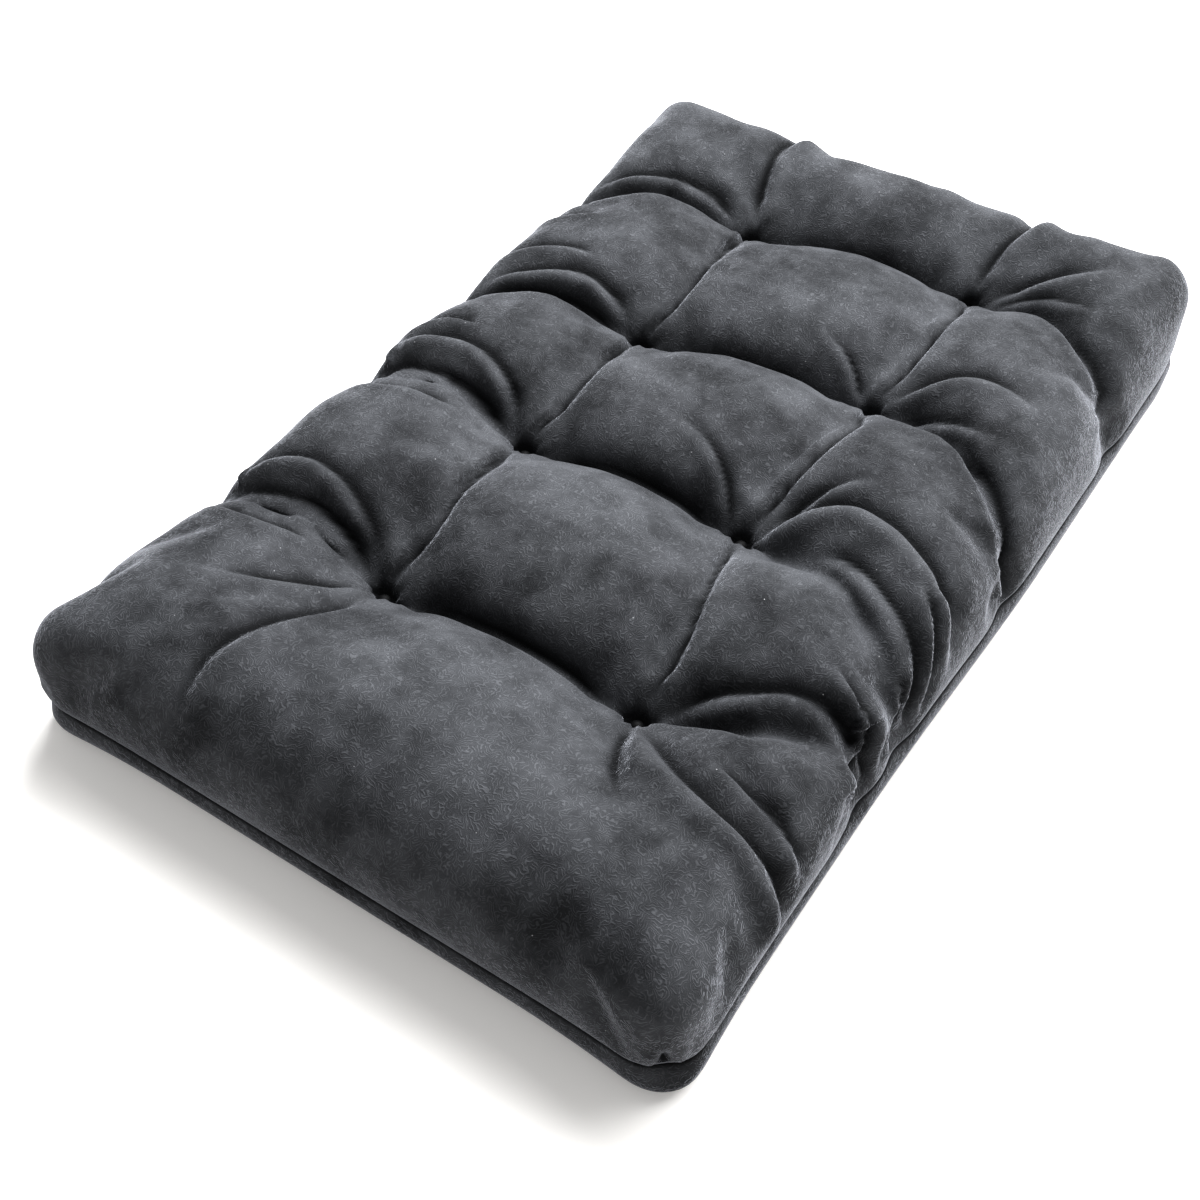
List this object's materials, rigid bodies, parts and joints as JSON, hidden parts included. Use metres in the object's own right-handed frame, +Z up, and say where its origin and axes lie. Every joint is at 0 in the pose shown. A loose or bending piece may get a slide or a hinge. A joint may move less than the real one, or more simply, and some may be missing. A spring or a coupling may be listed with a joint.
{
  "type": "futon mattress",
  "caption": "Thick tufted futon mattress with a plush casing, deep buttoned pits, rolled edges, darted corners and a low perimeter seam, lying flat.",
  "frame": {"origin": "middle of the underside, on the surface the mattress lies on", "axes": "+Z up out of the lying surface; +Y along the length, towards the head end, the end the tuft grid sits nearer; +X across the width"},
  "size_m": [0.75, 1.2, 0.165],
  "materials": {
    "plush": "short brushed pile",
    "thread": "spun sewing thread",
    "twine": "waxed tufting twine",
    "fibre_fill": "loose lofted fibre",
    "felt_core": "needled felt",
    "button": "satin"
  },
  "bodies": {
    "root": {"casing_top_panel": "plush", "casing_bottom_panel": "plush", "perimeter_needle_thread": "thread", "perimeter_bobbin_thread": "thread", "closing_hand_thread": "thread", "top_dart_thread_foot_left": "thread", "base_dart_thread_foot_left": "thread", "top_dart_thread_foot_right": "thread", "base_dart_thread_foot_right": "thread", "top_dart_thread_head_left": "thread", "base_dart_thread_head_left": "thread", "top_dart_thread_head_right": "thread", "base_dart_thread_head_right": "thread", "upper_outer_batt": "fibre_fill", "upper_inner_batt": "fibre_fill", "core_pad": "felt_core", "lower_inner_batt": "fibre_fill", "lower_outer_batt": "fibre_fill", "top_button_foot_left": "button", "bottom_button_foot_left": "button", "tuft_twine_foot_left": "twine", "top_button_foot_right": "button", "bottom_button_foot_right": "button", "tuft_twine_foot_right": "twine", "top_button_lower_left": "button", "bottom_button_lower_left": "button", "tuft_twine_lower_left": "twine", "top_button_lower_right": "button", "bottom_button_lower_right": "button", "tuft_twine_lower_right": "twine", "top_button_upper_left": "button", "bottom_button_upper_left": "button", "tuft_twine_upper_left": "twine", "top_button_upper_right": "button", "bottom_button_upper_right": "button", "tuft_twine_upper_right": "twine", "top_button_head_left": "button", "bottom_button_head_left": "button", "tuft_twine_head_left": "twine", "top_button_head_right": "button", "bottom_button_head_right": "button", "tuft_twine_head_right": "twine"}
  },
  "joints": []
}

Work to do — Copy out the data shown above without altering anything.

The solution —
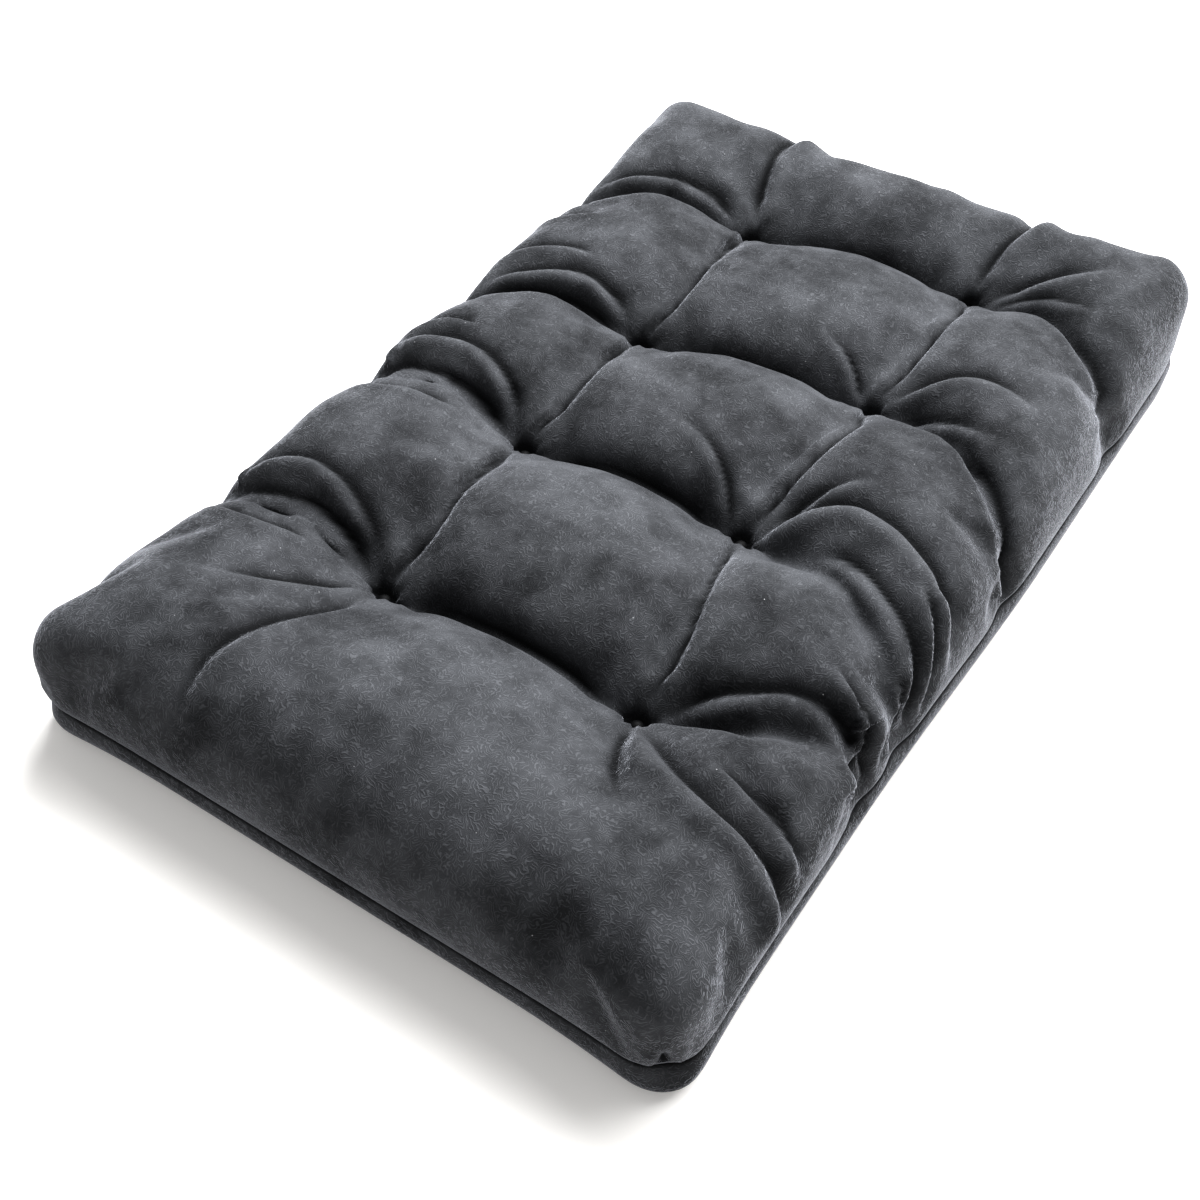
List this object's materials, rigid bodies, parts and joints as JSON, hidden parts included. Use metres in the object's own right-handed frame, +Z up, and say where its origin and axes lie. Every joint is at 0 in the pose shown. A loose or bending piece may get a slide or a hinge. A joint may move less than the real one, or more simply, and some may be missing. A spring or a coupling may be listed with a joint.
{
  "type": "futon mattress",
  "caption": "Thick tufted futon mattress with a plush casing, deep buttoned pits, rolled edges, darted corners and a low perimeter seam, lying flat.",
  "frame": {"origin": "middle of the underside, on the surface the mattress lies on", "axes": "+Z up out of the lying surface; +Y along the length, towards the head end, the end the tuft grid sits nearer; +X across the width"},
  "size_m": [0.75, 1.2, 0.165],
  "materials": {
    "plush": "short brushed pile",
    "thread": "spun sewing thread",
    "twine": "waxed tufting twine",
    "fibre_fill": "loose lofted fibre",
    "felt_core": "needled felt",
    "button": "satin"
  },
  "bodies": {
    "root": {"casing_top_panel": "plush", "casing_bottom_panel": "plush", "perimeter_needle_thread": "thread", "perimeter_bobbin_thread": "thread", "closing_hand_thread": "thread", "top_dart_thread_foot_left": "thread", "base_dart_thread_foot_left": "thread", "top_dart_thread_foot_right": "thread", "base_dart_thread_foot_right": "thread", "top_dart_thread_head_left": "thread", "base_dart_thread_head_left": "thread", "top_dart_thread_head_right": "thread", "base_dart_thread_head_right": "thread", "upper_outer_batt": "fibre_fill", "upper_inner_batt": "fibre_fill", "core_pad": "felt_core", "lower_inner_batt": "fibre_fill", "lower_outer_batt": "fibre_fill", "top_button_foot_left": "button", "bottom_button_foot_left": "button", "tuft_twine_foot_left": "twine", "top_button_foot_right": "button", "bottom_button_foot_right": "button", "tuft_twine_foot_right": "twine", "top_button_lower_left": "button", "bottom_button_lower_left": "button", "tuft_twine_lower_left": "twine", "top_button_lower_right": "button", "bottom_button_lower_right": "button", "tuft_twine_lower_right": "twine", "top_button_upper_left": "button", "bottom_button_upper_left": "button", "tuft_twine_upper_left": "twine", "top_button_upper_right": "button", "bottom_button_upper_right": "button", "tuft_twine_upper_right": "twine", "top_button_head_left": "button", "bottom_button_head_left": "button", "tuft_twine_head_left": "twine", "top_button_head_right": "button", "bottom_button_head_right": "button", "tuft_twine_head_right": "twine"}
  },
  "joints": []
}